The Poets' Guild has great cultural cachet throughout the caliphate and its most talented members are known and generally admired everywhere, by rich and poor alike. Since poverty and low social standing are no barrier to admission into the guild, there are no few dreamers among the poor who entertain visions of rising to fame and fortune by demonstrating a gift for poetry. Women, too -- particularly Sirdabi women -- see the tantalizing chance of achieving a rare freedom and independence within the guild, opening up far wider realms of experience and influence than most can presently hope for. Besides the fame and appreciation derived from its place in popular culture, the guild and its members are also held a little in awe due to the widely held belief that all poets and calligraphers are capable of feats of magic, though in truth only perhaps half of all guild members are well skilled in magic use.
Location
The Poets' Guild is headquartered in Sirdab, but has numerous chapter houses scattered across the caliphate. Harmony Hall, the house of the Omrazir chapter, is located in the Palace Precinct hard by the al-Ruviyya Plaza, where it can be accessed via a discreet back door onto a corner of the plaza. Its front, however, faces onto the court called Poets' Place, whose shaded confines are a popular loitering spot for precinct residents, who come here not only in hopes of hearing the recitation of a new or favorite composition, but to see and be seen and rub shoulders with other potentially influential and interesting persons.
Rivalries
The Poets' Guild is known as an elite institution despite the humble origins of some of its greatest members, and consequently it tends to view other cultural organizations with some disdain, even if not all Poets share such prejudices. Nevertheless, the guild's bitterest enmity is reserved for the College of Mages whose own prestige is on the rise. In turn, while the mathemagi of the College look down upon all other magic users for their "primitive", "crude", or "superstitious" methods, they reserve some of their most crushing condescension for the Poets. This is doubtless in part a consequence of the cultural influence and social power which the Poets yet hold in the caliphate, and which is deeply envied by many mathemagi. But it also reflects the very different worldview largely favored by the mathemagi, who believe in the power of logic and reason as opposed to (so they say) the frivolous mumbojumbo of poetic magic. The poets for their part strenuously dispute the idea that their magic or indeed any other part of their profession is any less serious than that of the mathemagi, and object that the mages confuse the Poets' venerable practice with the petty cantrip-chanting and outright charlatanry of the street musicians.

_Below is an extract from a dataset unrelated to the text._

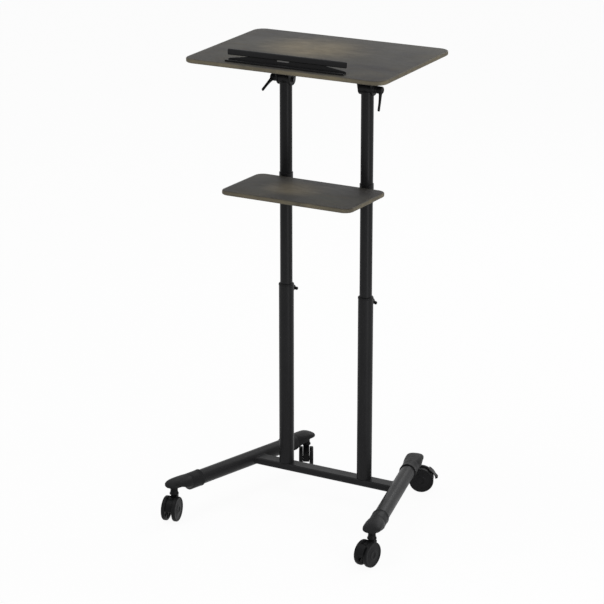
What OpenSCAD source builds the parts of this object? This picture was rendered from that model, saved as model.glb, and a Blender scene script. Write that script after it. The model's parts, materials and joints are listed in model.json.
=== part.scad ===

Furious at being maligned and condescended to by the mathemagi, the Poets' Guild has become vigorous and outspoken in their own disdain for "common" performers, and they work hard to widen the reputational distance between the two. So while there has been some amount of friction between poets and musicians since long before this time, the rigorously policed barrier between the two is a recent development born of the Poets' desire to defend their reputation against the growing menace of the mathemagi, whom they feel threaten to displace them in society.